Why do we have to take out the mean before doing a ridge regression?  

Here's an illustration why.  

Suppose we have the following observations:  

targ(y)    attribute(x)
1002            1000004
998             999996

The fit for this is obvious.  

y = -2000000 + 1000 + 2*x (run through the calculation using the regression formulas from class.  Check that regression gives this answer)

Here the weight on x is 2 and there's a bias offset between x and y.  When we do ridge regression we penalize the sum of the squares of the regression coefficients.  Should we include the constant term or not?  

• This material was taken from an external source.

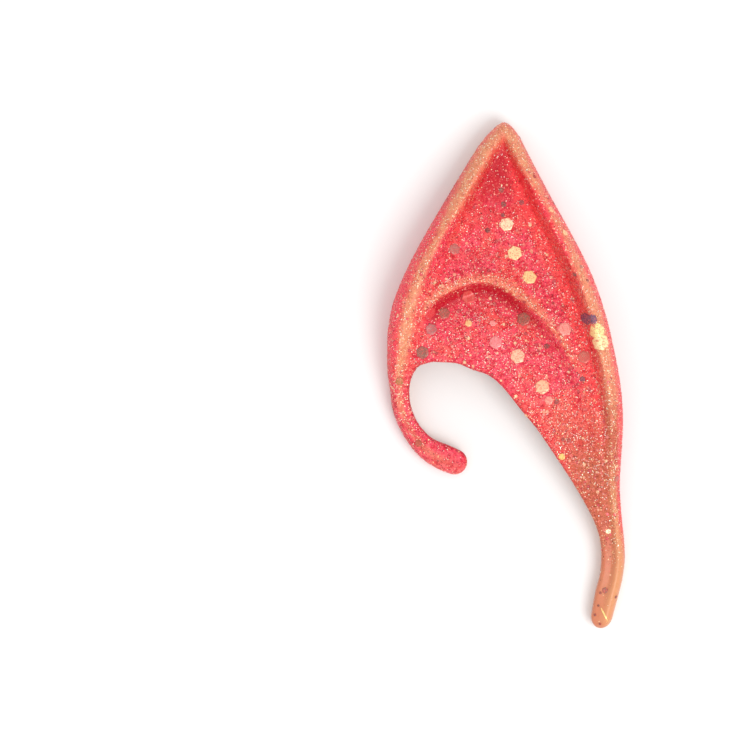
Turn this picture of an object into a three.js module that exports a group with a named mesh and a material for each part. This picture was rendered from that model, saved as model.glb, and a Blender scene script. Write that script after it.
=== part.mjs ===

Penalty with constant -         4e12 (roughly)
Penalty without constant         4

Suppose we slightly reformulate the orignal problem by taking out the mean values from y and from x before we try the fit.  Define

yy = y - 1000
xx = x - 1000000

Then the reformulated problem is:  

targ(yy)        attribute(xx)
 2                   4
-2                  -4

obviously

yy = 2xx

In this formulation the sum square of the xx-coefficients is 4.  Suppose that we penalized the xx coefficient to only allow its square to be 2.  Then the estimates would be

yy = sqrt(2)xx


Give some thought to what would happen in the original formulation if we only let the sum of squared coefficients be 2.  Remember that ridge regression alters the original regression problem by adding a penalty on the coefficients.  The figure of merit becomes  

(sum square fit error) + lambda*(sum square coefficients).  

What's the asymptotic behavior as lambda increases.  If we include the bias coefficient our estmate of y approaches zero.  If we exclude the bias coefficient, then our estimate of y approaches mean(y).  Which of these makes more sense?  Is y = 0 a more meaningful limit or is y = 1000?